Even in cases where data is obtained directly from government sources, it can still be incorrect or out of date: Former U.S. Attorney General Eric Holder, now a partner at law firm Covington & Burling, wrote letters on behalf of Uber to local legislators earlier this year, urging them not to require ride-hailing services to vet their drivers against the Federal Bureau of Investigation’s fingerprint database.

Critics have long said that the FBI database, which many states use to vet childcare workers, health care professionals, and others in regulated occupations, often contains wrong, misleading, or incomplete data. The database contains arrest records from law enforcement agencies around the country but only includes final case outcome data roughly half the time, according to a 2013 report from the National Employment Law Project.

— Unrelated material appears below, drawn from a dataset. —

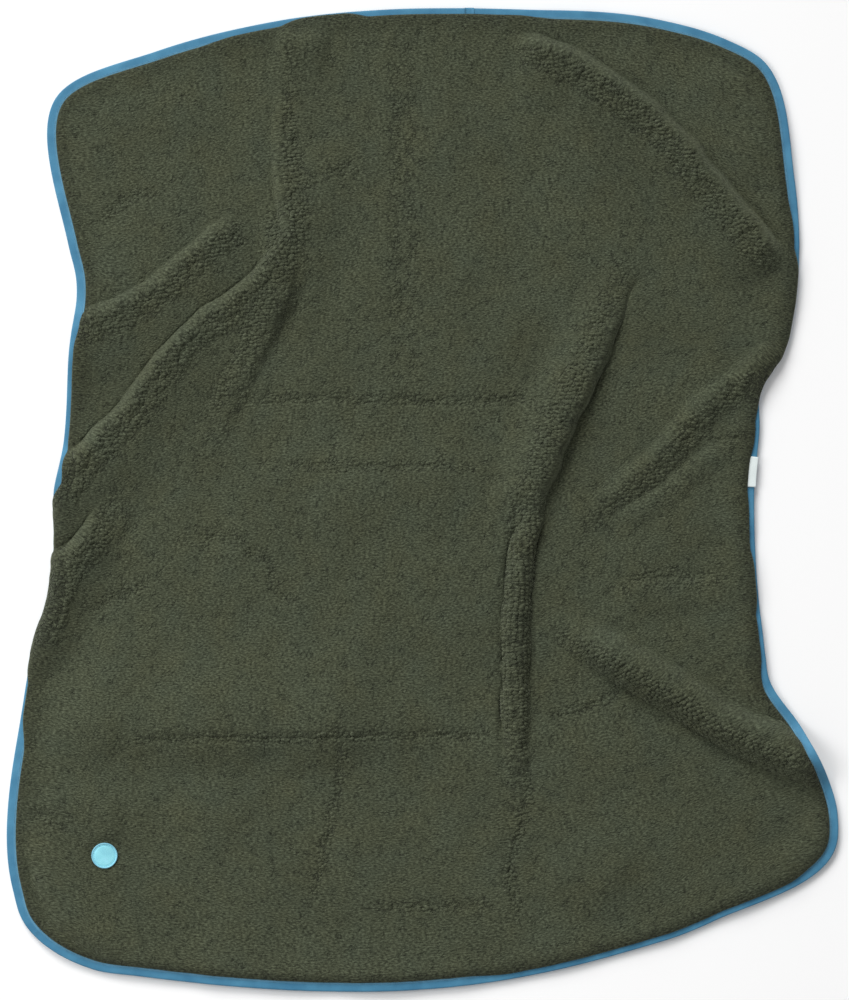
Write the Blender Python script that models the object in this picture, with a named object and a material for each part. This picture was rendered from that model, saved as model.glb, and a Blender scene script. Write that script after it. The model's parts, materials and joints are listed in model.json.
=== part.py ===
"""A camp blanket laid loosely on the ground: a pile fleece panel and a thin back panel, bound
together with tape and two rows of thread, with a round sewn patch near one corner and a folded
ribbon label that flips on the row of thread that holds it.

Metres, +Z up. The origin is on the ground, under the middle of the blanket. The length lies
along Y, and the patch is at the lower left when the blanket is seen from above.
"""

from typing import NamedTuple

import bpy
import numpy as np

# Sizes of the blanket as it lies, over its tape
LAID_WIDTH = 1.266
LAID_LENGTH = 1.496

# Cloth: thickness where it lies free, and where the sewing holds it flat
PILE_THICKNESS = 0.0070
PILE_SEWN = 0.0025
BACK_THICKNESS = 0.0020
BACK_SEWN = 0.0015
SHOULDER = 0.030  # how far in from the edge the cloth regains its thickness

# Binding tape, folded over the edge, and its two threads
TAPE_WIDTH = 0.0135
TAPE_THICKNESS = 0.0006
THREAD = 0.0005
SEAM_INSET = 0.0028  # the needle row, in from the tape's inner edge
TAPE_END = (0.12, 0.98)  # where the tape's end laps its start, in half sizes

# Round patch
PATCH_CENTRE = (-0.763, -0.722)  # in half sizes
PATCH_RADIUS = 0.0215
PATCH_THICKNESS = 0.0012
PATCH_RIM_WIDTH = 0.0018
PATCH_RIM_HEIGHT = 0.0016
PATCH_SEAM_INSET = 0.0035
PATCH_SIDES = 48

# Ribbon label, folded double and sewn across the binding of the right-hand side
LABEL_AT = 0.059  # along the length, in half sizes
LABEL_WIDTH = 0.046
LABEL_LENGTH = 0.020
LABEL_THICKNESS = 0.0010
RIBBON = 0.00035
LABEL_TAIL = 0.0035
TACK_INSET = 0.0022

CLEARANCE = 0.0003  # between pieces that touch

# How finely the cloth is divided
CELLS_ACROSS = 28
CELLS_ALONG = 34
CURVE_STEPS = 24

# The laid outline, counterclockwise from the middle of the top, in half sizes
OUTLINE = (
    (0.256, 0.996), (-0.402, 0.965), (-0.645, 0.911), (-0.882, 0.821), (-0.856, 0.514),
    (-0.839, 0.453), (-0.854, 0.291), (-0.880, 0.051), (-0.890, 0.016), (-0.892, -0.089),
    (-0.918, -0.234), (-0.935, -0.272), (-0.962, -0.398), (-0.990, -0.799), (-0.971, -0.854),
    (-0.798, -0.961), (-0.685, -0.975), (0.224, -0.979), (0.532, -0.915), (0.625, -0.890),
    (0.702, -0.862), (0.999, -0.693), (0.999, -0.648), (0.914, -0.472), (0.830, -0.358),
    (0.825, -0.325), (0.802, -0.128), (0.798, 0.022), (0.810, 0.140), (0.812, 0.211),
    (0.878, 0.313), (0.890, 0.360), (0.894, 0.654), (0.808, 0.900), (0.729, 0.935),
    (0.553, 0.978),
)  # fmt: skip


class Fold(NamedTuple):
    """A ridge in the cloth. Walking along its points, the cloth falls away over `left` on the
    left side and `right` on the right. It swells over the share `rise` of its length at the
    start, and dies out over the share `fall` at the end."""

    height: float
    left: float
    right: float
    rise: float
    fall: float
    points: tuple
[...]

That means that arrests that resulted in an acquittal, dropped charges, or even expunged records can essentially appear as unresolved.

And updating outdated or simply incorrect data in the FBI’s files can be laborious and can leave jobseekers out of work while they reach out to multiple agencies to get the information fixed, says Maurice Emsellem, director of the NELP’s Access and Opportunity Program.

“Basically, you have to go back to the state that created the record to get it fixed,” he says. “The FBI won’t fix it in the FBI system.”

And while reforms to the FBI background check system have been proposed as part of bipartisan criminal justice reform legislation, they’ve yet to make it through Congress.

Nor, says Dietrich, have regulators addressed issues that have arisen around private background checks in the more than 45 years since the Fair Credit Reporting Act became law, such as how background screeners should handle record matching issues in computerized databases or how they should deal with potentially expunged cases.

“The world of regulation of these companies is not what it might be,” she says.

Meanwhile, the promise of future regulation is cold comfort for home-seekers like Jack, whose lives are being immediately damaged by bad data in a data-obsessed world. “He has suffered from homelessness,” Joshi says. “It’s had a pretty big impact.”